Legal basis: Art. 6(1)(b) GDPR — necessary for multi-user account management.
Stored in: Neon DB (Frankfurt, Germany — EU).
Retention: Duration of team membership; deleted upon team removal or account closure.
Session Recording Data (Beta)
Data processed: If enabled by the Controller, records click events and scroll interactions on the Controller's website pages. No keystroke data is captured. Session recordings are stored only for sites where the Controller explicitly enables this feature.
Legal basis: Art. 6(1)(f) GDPR — legitimate interest of the Controller in understanding user experience, subject to user opt-in mechanism.
Note: This is a Beta feature, currently disabled by default. Controllers bear responsibility for informing their own users of session recording per Art. 13/14 GDPR.
Retention: 30 days (Pro), 90 days (Business), 365 days (Enterprise).
5. Consultation & Approval
5.1 Data Protection Officer (DPO)
No DPO appointed (not required — Art. 37 thresholds not met). Privacy queries handled by: our contact form
5.2 Supervisory Authority
Polish supervisory authority: Urząd Ochrony Danych Osobowych (UODO)
Website: uodo.gov.pl
5.3 Data Subject Views
This DPIA is publicly available at humankey.io/legal/dpia per Art. 35(9). We invite feedback from data subjects, civil society organizations, and privacy advocates. Contact: our contact form
6. Review & Maintenance
| Initial Version | 1.0 (February 2026) → 1.1 (March 2026) |
| Review Frequency | Annual (every February) or when material changes occur |
| Next Review Date | February 2027 |
| Responsible Person | Tymoteusz (Founder, Data Controller) |
Triggers for Re-Assessment: New data types collected, change in legal basis, data breach, supervisory authority inquiry, technology upgrade affecting privacy, or complaints from data subjects.
7. Conclusion
✅ DPIA OUTCOME: Processing is GDPR-compliant and may proceed.
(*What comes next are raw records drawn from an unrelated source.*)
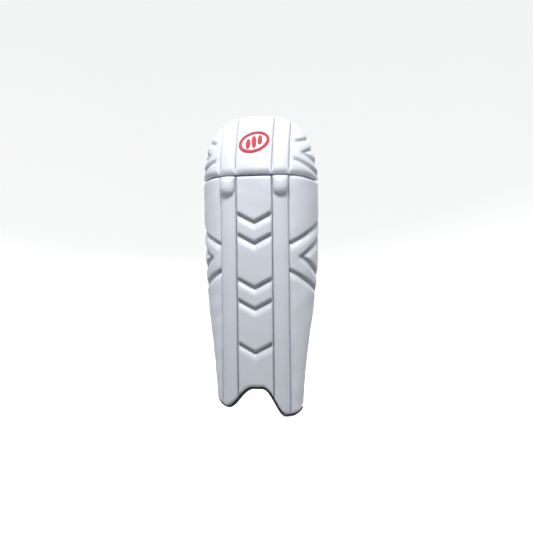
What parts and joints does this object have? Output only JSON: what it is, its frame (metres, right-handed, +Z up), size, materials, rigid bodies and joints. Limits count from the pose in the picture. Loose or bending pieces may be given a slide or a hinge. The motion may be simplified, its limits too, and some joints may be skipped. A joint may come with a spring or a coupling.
{
  "type": "cricket leg pad",
  "caption": "Wicket-keeping leg pad for the left leg: padded shin with canes, two wrap-round wings, knee flap and rear straps with hook-and-loop ends.",
  "frame": {"origin": "on the ground under the middle of the pad and its straps", "axes": "+Z up the shin, -Y the way the pad's face looks, +X the wearer's outer side (left leg)"},
  "size_m": [0.2572, 0.181, 0.6601],
  "materials": {
    "white_cover": "white faux leather, soft sheen",
    "foam": "cream upholstery foam, matt",
    "cane": "split cane, satin",
    "lining": "pale grey lining cloth, matt",
    "binding_black": "black woven tape, matt",
    "piping_white": "white faux-leather piping, soft sheen",
    "webbing": "off-white webbing, matt",
    "hook_loop": "grey hook-and-loop tape, matt",
    "ring_plastic": "black moulded plastic, glossy",
    "badge_red": "red embroidery, satin"
  },
  "bodies": {
    "shin": {"centre_panel_cover": "white_cover", "centre_panel_foam": "foam", "centre_shin_cushion": "lining", "inner_cane_1": "cane", "inner_cane_2": "cane", "inner_cane_3": "cane", "inner_cane_cover": "white_cover", "inner_cane_foam": "foam", "inner_knee_knuckle": "white_cover", "inner_shin_bolster": "lining", "instep_guard": "webbing", "knee_locator_cushion": "lining", "outer_cane_1": "cane", "outer_cane_2": "cane", "outer_cane_3": "cane", "outer_cane_cover": "white_cover", "outer_cane_foam": "foam", "outer_knee_knuckle": "white_cover", "outer_shin_bolster": "lining", "shin_hem_binding": "binding_black", "shin_lining": "lining"},
    "outer_wing": {"ankle_strap_patch": "hook_loop", "calf_strap_patch": "hook_loop", "knee_strap_patch": "hook_loop", "outer_wing_cover": "white_cover", "outer_wing_foam": "foam", "outer_wing_hem_binding": "binding_black", "outer_wing_lining": "lining", "outer_wing_piping": "piping_white"},
    "inner_wing": {"ankle_strap_tab": "webbing", "calf_strap_tab": "webbing", "inner_wing_cover": "white_cover", "inner_wing_foam": "foam", "inner_wing_hem_binding": "binding_black", "inner_wing_lining": "lining", "inner_wing_piping": "piping_white", "knee_strap_tab": "webbing"},
    "knee_flap": {"flap_badge": "badge_red", "flap_centre_cover": "white_cover", "flap_centre_foam": "foam", "flap_inner_strip_cover": "white_cover", "flap_inner_strip_foam": "foam", "flap_inner_wing_cover": "white_cover", "flap_inner_wing_foam": "foam", "flap_lining": "lining", "flap_outer_strip_cover": "white_cover", "flap_outer_strip_foam": "foam", "flap_outer_wing_cover": "white_cover", "flap_outer_wing_foam": "foam", "flap_piping": "piping_white"},
    "knee_ring": {"knee_strap_ring": "ring_plastic"},
    "knee_strap": {"knee_strap_hook": "hook_loop", "knee_strap_webbing": "webbing"},
    "calf_ring": {"calf_strap_ring": "ring_plastic"},
    "calf_strap": {"calf_strap_hook": "hook_loop", "calf_strap_webbing": "webbing"},
    "ankle_ring": {"ankle_strap_ring": "ring_plastic"},
    "ankle_strap": {"ankle_strap_hook": "hook_loop", "ankle_strap_webbing": "webbing"}
  },
  "joints": [
    {"name": "knee_flap_fold", "type": "hinge", "parent": "shin", "child": "knee_flap", "pos_m": [-0.00466, -0.0766, 0.5256], "axis": [1, 0, 0], "range_deg": [0, 25], "stiffness_Nm_per_rad": 0.8},
    {"name": "outer_wing_flex", "type": "hinge", "parent": "shin", "child": "outer_wing", "pos_m": [0.06949, -0.05577, 0.2596], "axis": [0, 0.027, -0.9996], "range_deg": [0, 18], "stiffness_Nm_per_rad": 1.2},
    {"name": "inner_wing_flex", "type": "hinge", "parent": "shin", "child": "inner_wing", "pos_m": [-0.07881, -0.05577, 0.2596], "axis": [0, -0.027, 0.9996], "range_deg": [0, 18], "stiffness_Nm_per_rad": 1.2},
    {"name": "knee_ring_swing", "type": "hinge", "parent": "inner_wing", "child": "knee_ring", "pos_m": [-0.1115, 0.00263, 0.4856], "axis": [0, -0.027, 0.9996], "range_deg": [0, 30]},
    {"name": "knee_strap_open", "type": "hinge", "parent": "knee_ring", "child": "knee_strap", "pos_m": [-0.1115, 0.01663, 0.4856], "axis": [0, -0.027, 0.9996], "range_deg": [0, 90]},
    {"name": "calf_ring_swing", "type": "hinge", "parent": "inner_wing", "child": "calf_ring", "pos_m": [-0.1107, -0.00267, 0.3396], "axis": [0, -0.027, 0.9996], "range_deg": [0, 30]},
    {"name": "calf_strap_open", "type": "hinge", "parent": "calf_ring", "child": "calf_strap", "pos_m": [-0.1107, 0.01133, 0.3396], "axis": [0, -0.027, 0.9996], "range_deg": [0, 90]},
    {"name": "ankle_ring_swing", "type": "hinge", "parent": "inner_wing", "child": "ankle_ring", "pos_m": [-0.09959, -0.02162, 0.1346], "axis": [0, -0.027, 0.9996], "range_deg": [0, 30]},
    {"name": "ankle_strap_open", "type": "hinge", "parent": "ankle_ring", "child": "ankle_strap", "pos_m": [-0.09959, -0.00762, 0.1346], "axis": [0, -0.027, 0.9996], "range_deg": [0, 90]}
  ]
}
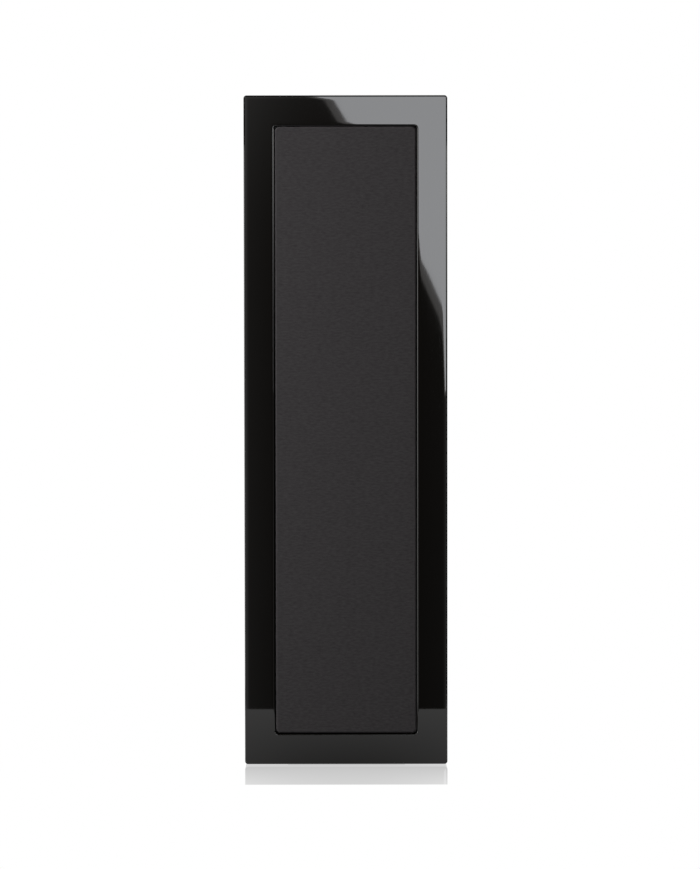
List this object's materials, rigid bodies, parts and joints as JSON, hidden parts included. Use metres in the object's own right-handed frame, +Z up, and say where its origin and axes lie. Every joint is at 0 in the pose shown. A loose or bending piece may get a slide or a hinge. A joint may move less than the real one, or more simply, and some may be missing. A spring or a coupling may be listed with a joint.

- Risk to data subjects: LOW
- Legitimate interest: JUSTIFIED (content protection, traffic analytics)
- Safeguards: ADEQUATE (pseudonymization, encryption, data minimization, retention limits)
- Rights compliance: IMPLEMENTED (access, erasure, portability, rectification)
- Transparency: ACHIEVED (privacy policy, DPIA published, sub-processors disclosed)
Contact: Questions or objections regarding this DPIA? Email our contact form or write to the Polish supervisory authority (UODO).
This DPIA complies with GDPR Article 35, ICO guidelines, and WP29 Guidelines on DPIAs (wp248rev.01). Version 1.1 approved by Data Controller: Tymoteusz (March 2026).